CircuitBreaker circuitBreaker = CircuitBreaker.of("myService", circuitBreakerConfig);

// Decorate the function with the CircuitBreaker
Supplier<String> decoratedSupplier = CircuitBreaker.decorateSupplier(circuitBreaker, () -> myServiceCall());

// Execute the function
String result = Try.ofSupplier(decoratedSupplier)
    .recover(throwable -> "Fallback Response") // Fallback
    .get();

System.out.println(result);

8. Interview Questions

What is the Circuit Breaker pattern and why is it important in distributed systems?
Explain the three states of a Circuit Breaker: Closed, Open, and Half-Open.
What are the key parameters you need to configure for a Circuit Breaker (e.g., failure threshold, retry period)?
How does the Circuit Breaker pattern prevent cascading failures?
What are the trade-offs of using the Circuit Breaker pattern?
How would you implement a fallback mechanism for a Circuit Breaker?
How does the Circuit Breaker pattern relate to other resilience patterns like Retry and Bulkhead?
Describe a real-world scenario where you would use the Circuit Breaker pattern.
How would you monitor the health and performance of a Circuit Breaker?
What are the differences between a centralized and decentralized Circuit Breaker implementation?
Discuss the scalability implications of using the Circuit Breaker pattern.
How do you handle data consistency when using a fallback mechanism in a Circuit Breaker?
How can you test the Circuit Breaker implementation?

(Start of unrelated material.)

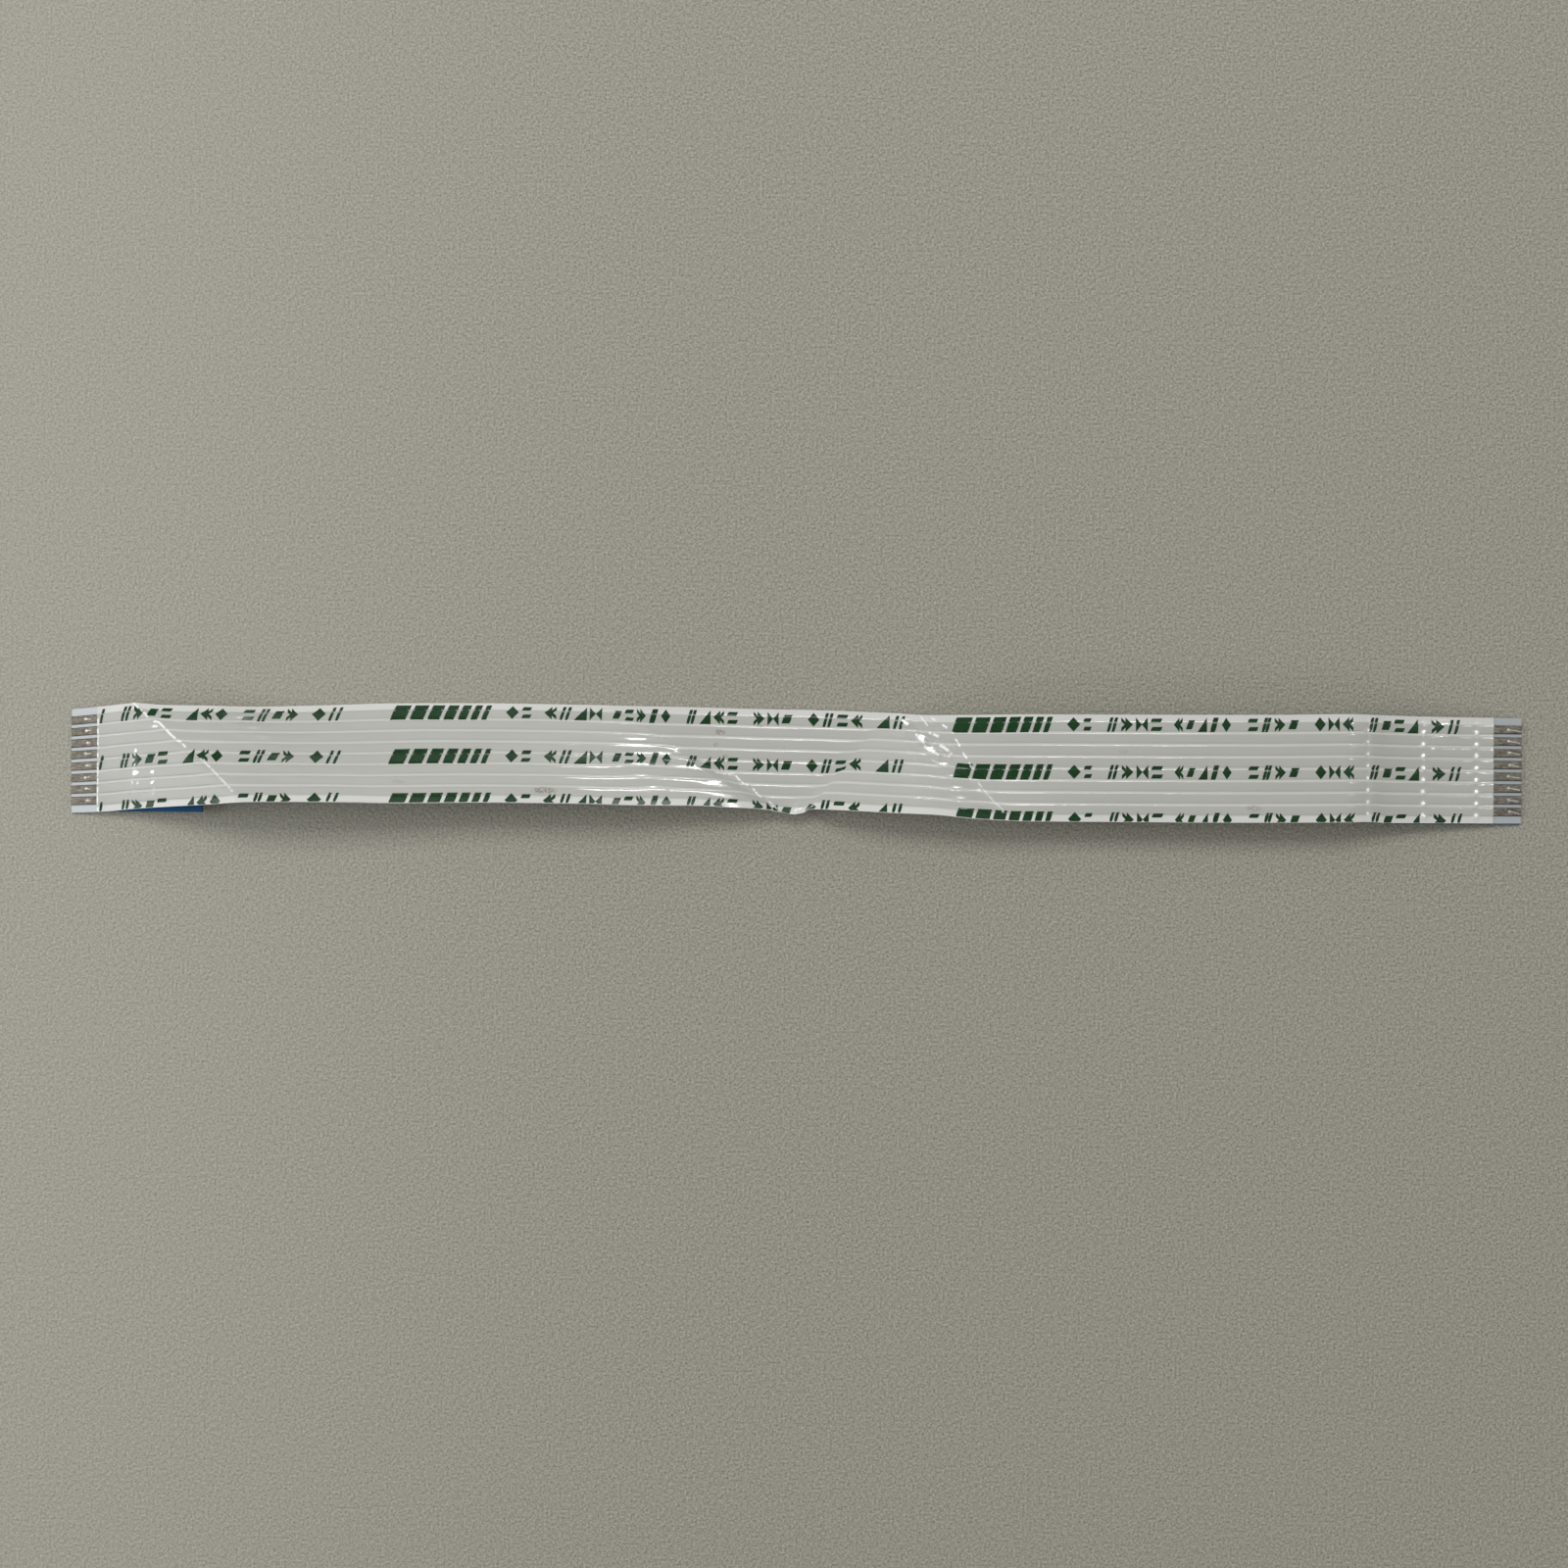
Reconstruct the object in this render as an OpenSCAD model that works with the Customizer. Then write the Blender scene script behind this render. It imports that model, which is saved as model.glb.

This cheatsheet provides a comprehensive overview of the Circuit Breaker pattern, covering its core concepts, key principles, trade-offs, and real-world applications. It serves as a valuable reference for software engineers designing and implementing resilient distributed systems. Remember to tailor your implementation to the specific needs and constraints of your application.